— BEGIN Stored data —

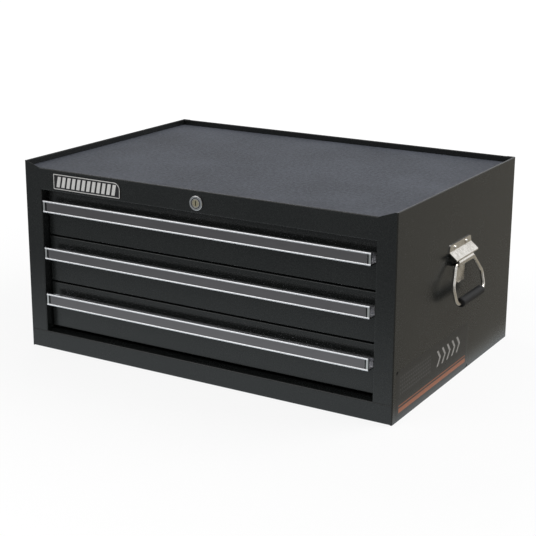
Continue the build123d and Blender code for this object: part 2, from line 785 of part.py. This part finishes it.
for side, hand in hands:

    def outward(reach):
        """X of a point that stands this far off the side panel."""
        return hand * (side_face + reach)

    def on_bail(across, down):
        """Point of the hanging bail: across from its middle, and down from its axis."""
        return (
            outward(pivot_reach + down * math.sin(lean)),
            handle_y + across,
            pivot_height - down * math.cos(lean),
        )

    with BuildPart() as handle_bracket:
        # Folded section: flange on the side, hood with its lip, curl round the bail wire and foot.
        with BuildSketch(Plane.XZ.offset(-(handle_y - hood_half_width))):
            with BuildLine():
                FilletPolyline(
                    (outward(handle_wall / 2), handle_top),
                    (outward(handle_wall / 2), handle_top - plate_height),
                    (outward(hood_reach), handle_top - hood_drop),
                    (outward(neck_reach), handle_top - neck_drop),
                    (outward(curl_reach), pivot_height + curl_shoulder),
                    (outward(curl_reach), curl_bottom),
                    (outward(handle_wall / 2), curl_bottom),
                    (outward(handle_wall / 2), handle_top - handle_height),
                    radius=(bend, bend, handle_wall, curl_radius, curl_radius, bend),
                )
            trace(line_width=handle_wall)
        extrude(amount=-2 * hood_half_width)
        # Outline of the blank that the bracket is folded from.
        with BuildSketch(Plane.YZ.offset(outward(0))):
            with BuildLine():
                right_edge = [(handle_y + across, height) for across, height in blank_outline]
                left_edge = [(handle_y - across, height) for across, height in reversed(blank_outline)]
                Polyline(*right_edge, *left_edge, close=True)
            make_face()
            fillet(vertices().group_by(Axis.Y)[-1], radius=3 * handle_wall)
            fillet(vertices().group_by(Axis.Y)[0], radius=2 * handle_wall)
        extrude(amount=hand * 2 * hood_reach, mode=Mode.INTERSECT)
        with BuildSketch(Plane.YZ.offset(outward(0))):
            with Locations(*rivet_places):
                Circle(rivet_radius + rivet_hole_clearance)
        extrude(amount=hand * 2 * handle_wall, mode=Mode.SUBTRACT)
    finish(handle_bracket.part, f"handle_bracket_{side}")

    with BuildPart() as handle_bail:
        with BuildLine() as wire_path:
            FilletPolyline(
                on_bail(-bail_stub_start, 0),
                on_bail(-bail_stub_end, 0),
                on_bail(-bail_half_width, bail_shoulder),
                on_bail(-bail_foot_half_width, bail_length),
                on_bail(bail_foot_half_width, bail_length),
                on_bail(bail_half_width, bail_shoulder),
                on_bail(bail_stub_end, 0),
                on_bail(bail_stub_start, 0),
                radius=(
                    2 * wire_radius,
                    4 * wire_radius,
                    4 * wire_radius,
                    4 * wire_radius,
                    4 * wire_radius,
                    2 * wire_radius,
                ),
            )
        with BuildSketch(Plane(origin=wire_path.line @ 0, z_dir=wire_path.line % 0)):
            Circle(wire_radius)
        sweep()
    finish(handle_bail.part, f"handle_bail_{side}")

    with BuildPart() as handle_grip:
        grip_x, _, grip_z = on_bail(0, bail_length)
        with BuildSketch(Plane.XZ.offset(-(handle_y - grip_half_length))):
            with Locations((grip_x, grip_z)):
                Circle(grip_radius)
                Circle(wire_radius + grip_bore_clearance, mode=Mode.SUBTRACT)
        extrude(amount=-2 * grip_half_length)
        ends = handle_grip.edges().filter_by(GeomType.CIRCLE).sort_by(lambda edge: edge.radius)[-2:]
        fillet(ends, radius=wire_radius)
    finish(handle_grip.part, f"handle_grip_{side}")

    with BuildPart() as handle_rivets:
        with BuildSketch(Plane.YZ.offset(outward(-sheet))):
            with Locations(*rivet_places):
                Circle(rivet_radius)
        extrude(amount=hand * (sheet + handle_wall))
        with BuildSketch(Plane.YZ.offset(outward(handle_wall))):
            with Locations(*rivet_places):
                Circle(rivet_head_radius)
        extrude(amount=hand * rivet_head_height)
        outer = Axis((0, 0, 0), (hand, 0, 0))
        fillet(handle_rivets.edges().group_by(outer)[-1], radius=rivet_head_height - 0.2)
        with BuildSketch(Plane.YZ.offset(outward(-sheet))):
            with Locations(*rivet_places):
                Circle(rivet_tail_radius)
        extrude(amount=-hand * rivet_tail_height)
    finish(handle_rivets.part, f"handle_rivets_{side}")
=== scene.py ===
"""Looks of the three-drawer steel tool chest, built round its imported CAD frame.

Metres. X runs to the right, Y to the back and Z up. The sections follow the chest as it is put
together: painted steel, drawers, slides, mat, pulls, lock, handles, badge plate and side transfer,
and then the floor, the lights and the camera.
"""

import json
import math

import bpy
import numpy as np
from mathutils import Matrix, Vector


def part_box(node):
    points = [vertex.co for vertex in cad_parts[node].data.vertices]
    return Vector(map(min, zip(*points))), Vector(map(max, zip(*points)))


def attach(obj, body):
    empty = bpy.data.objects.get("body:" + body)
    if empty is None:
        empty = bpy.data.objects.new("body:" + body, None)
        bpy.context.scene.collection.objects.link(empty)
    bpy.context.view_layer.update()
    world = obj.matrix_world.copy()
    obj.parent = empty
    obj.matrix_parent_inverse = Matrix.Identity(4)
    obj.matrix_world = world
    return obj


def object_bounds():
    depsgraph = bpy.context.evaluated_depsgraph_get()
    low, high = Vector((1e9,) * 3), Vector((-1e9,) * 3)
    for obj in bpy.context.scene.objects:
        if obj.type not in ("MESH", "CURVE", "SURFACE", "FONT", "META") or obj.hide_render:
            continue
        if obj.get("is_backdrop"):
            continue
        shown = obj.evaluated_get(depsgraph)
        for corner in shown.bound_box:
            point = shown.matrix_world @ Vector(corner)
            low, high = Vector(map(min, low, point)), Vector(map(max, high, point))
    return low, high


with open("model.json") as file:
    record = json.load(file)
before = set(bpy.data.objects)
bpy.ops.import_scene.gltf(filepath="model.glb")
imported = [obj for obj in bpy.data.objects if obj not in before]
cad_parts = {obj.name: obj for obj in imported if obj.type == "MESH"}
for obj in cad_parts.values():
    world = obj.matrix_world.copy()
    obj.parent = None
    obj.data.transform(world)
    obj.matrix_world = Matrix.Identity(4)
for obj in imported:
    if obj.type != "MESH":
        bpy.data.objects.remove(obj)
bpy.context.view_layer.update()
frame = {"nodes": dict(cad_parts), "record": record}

# ---------------------------------------------------------------- painted cabinet
# Folded and spot-welded sheet steel, powder coated black after welding. The coat is semi-gloss,
# with a slight orange peel and a fine grain, and it lies a little thinner and duller in places.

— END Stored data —

- Requirements -
Reproduce the lines exactly, from the line that contains "extrude(amount=-hand * rivet_tail_height)" through the line that contains "depsgraph = bpy.context.evaluated_depsgraph_get()", and nothing more.

- Task response -
        extrude(amount=-hand * rivet_tail_height)
    finish(handle_rivets.part, f"handle_rivets_{side}")
=== scene.py ===
"""Looks of the three-drawer steel tool chest, built round its imported CAD frame.

Metres. X runs to the right, Y to the back and Z up. The sections follow the chest as it is put
together: painted steel, drawers, slides, mat, pulls, lock, handles, badge plate and side transfer,
and then the floor, the lights and the camera.
"""

import json
import math

import bpy
import numpy as np
from mathutils import Matrix, Vector


def part_box(node):
    points = [vertex.co for vertex in cad_parts[node].data.vertices]
    return Vector(map(min, zip(*points))), Vector(map(max, zip(*points)))


def attach(obj, body):
    empty = bpy.data.objects.get("body:" + body)
    if empty is None:
        empty = bpy.data.objects.new("body:" + body, None)
        bpy.context.scene.collection.objects.link(empty)
    bpy.context.view_layer.update()
    world = obj.matrix_world.copy()
    obj.parent = empty
    obj.matrix_parent_inverse = Matrix.Identity(4)
    obj.matrix_world = world
    return obj


def object_bounds():
    depsgraph = bpy.context.evaluated_depsgraph_get()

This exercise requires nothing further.